Pour nous, l'héritier de feu le grand George Romero était tout trouvé, et il ne lui restait plus qu'à passer le si difficile stade de la seconde péloche, une épreuve symbolique mais infiniment pour se démarquer durablement la concurrence, et s'imposer comme une valeur sûre d'un septième art ricain qui n'en manque pourtant pas depuis quelques années maintenant.



Sobrement intitulé Us (que l'on peut voir comme "nous" en anglais, ou plus subtilement US comme United States, signe de son cinéma fondamentalement politique), le second long-métrage nous trompe au moins autant que Get Out avait su nous tromper, par la force d'une campagne promotionnelle qui semblait en montrer trop et dévoiler tous ses secrets, et comme pour son précédent essai, il laisse parler judicieusement ses nombreuses influences (l'oeuvre de Richard Matheson en tête) au sein d'un petit miracle sur pellicule, dont les multiples lectures demanderont de nombreuses visions pour en déceler toutes la richesse.
Démarrant comme un home invasion éprouvant glissant peu à peu vers le slasher franchement macabre dont certaines scènes flirtent gentiment avec l'aspect comédie grinçante des aléas de Chris Washington - excepté qu'ici, rien ne prête réellement à rire -, avant de pleinement embrasser le thriller paranoïaque en usant habilement de la figure terrifiante des doppelgängers (de vrais boogeymen à part entière), la péloche, qui ne perd pas de temps pour entrer dans le feu de l'action, catapulte ses personnages dans un véritable purgatoire labyrinthique où tous les repères sont totalement démontés un par un - tout comme l'image même du cocon familial -, et où le mal est une ombre qui vous suit absolument partout.
Car l'horreur n'est jamais simplement suggéré à coups de jumpscares faciles (il n'y en a aucun dans le film d'ailleurs) dans Us : elle est partout, collée aux basques de ses héros et marquée dans le moindre recoin de la pellicule, comme un cauchemar vivant et mouvant dont on ne peut se dépêtrer et avec lequel il faut cohabiter, quitte à y laisser sa peau (fantastique travail du chef opérateur Mike Gioulakis).



Mieux, pleinement conscient de l'héritage qu'il porte, Jordan Peele se glisse dans les chaussons de Ford, Hitchcock et Romero et défonce consciemment à coups de batte aussi bien l'hypocrisie raciale que la fausse promesse de l'American Dream, où l'égalité des chances de goutter à la réussite ou au bonheur n'est qu'un put*** de leurre placardé comme un conte de fées dont plus personne ne croît, bâtit sur la destruction et le malheur de l'autre autant que sur le déséquilibre des classes.

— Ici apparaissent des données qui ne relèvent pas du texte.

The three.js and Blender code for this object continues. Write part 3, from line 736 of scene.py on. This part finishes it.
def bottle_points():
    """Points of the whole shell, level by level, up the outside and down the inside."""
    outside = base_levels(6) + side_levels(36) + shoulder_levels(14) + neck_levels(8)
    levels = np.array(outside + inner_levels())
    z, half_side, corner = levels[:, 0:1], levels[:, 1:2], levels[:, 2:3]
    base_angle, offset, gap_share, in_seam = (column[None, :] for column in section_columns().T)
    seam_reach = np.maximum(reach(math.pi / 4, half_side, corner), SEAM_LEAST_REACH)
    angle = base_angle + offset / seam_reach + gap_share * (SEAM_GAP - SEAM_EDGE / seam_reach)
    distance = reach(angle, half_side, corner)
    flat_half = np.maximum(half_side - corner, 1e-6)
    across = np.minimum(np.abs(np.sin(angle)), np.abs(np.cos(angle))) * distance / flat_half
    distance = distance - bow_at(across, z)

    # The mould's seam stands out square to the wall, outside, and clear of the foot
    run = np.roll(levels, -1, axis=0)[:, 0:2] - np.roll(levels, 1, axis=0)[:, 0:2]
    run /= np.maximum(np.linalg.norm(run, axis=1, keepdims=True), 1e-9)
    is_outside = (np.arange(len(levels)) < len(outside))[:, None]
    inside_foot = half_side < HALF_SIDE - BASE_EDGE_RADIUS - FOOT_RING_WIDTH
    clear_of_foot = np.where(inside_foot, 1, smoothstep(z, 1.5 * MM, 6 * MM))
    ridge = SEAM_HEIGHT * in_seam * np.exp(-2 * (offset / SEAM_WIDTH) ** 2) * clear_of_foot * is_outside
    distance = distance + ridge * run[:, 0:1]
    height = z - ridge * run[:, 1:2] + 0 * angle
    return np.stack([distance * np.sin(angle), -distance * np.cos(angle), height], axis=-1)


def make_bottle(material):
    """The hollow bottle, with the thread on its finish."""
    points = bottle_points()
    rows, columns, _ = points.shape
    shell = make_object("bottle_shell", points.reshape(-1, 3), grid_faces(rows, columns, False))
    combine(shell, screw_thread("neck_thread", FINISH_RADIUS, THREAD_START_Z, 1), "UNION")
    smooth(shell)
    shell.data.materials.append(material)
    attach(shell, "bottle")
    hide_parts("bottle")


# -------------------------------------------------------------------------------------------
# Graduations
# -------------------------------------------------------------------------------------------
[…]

Auscultant autant le passé (les fondements du pays de l'Oncle Sam) que le présent (la politique de Trump, ou le vivre-ensemble est de plus en plus compromis) amorale son propre pays, le cinéaste ancre son métrage dans une réalité politique criante de vérité, sonde la noirceur de l'âme humaine dans ce qu'elle a de plus animal, et concocte ici rien de moins qu'un sommet d'horreur sensoriel (super score de Michael Abels) et social incarné à la perfection (Lupita Nyongo'o est éblouissante d'implication), une fable viscérale et féroce dont on ne regrettera que le climax sur-explicatif.
Une goutte d'eau dans un océan de terreur absolument génial.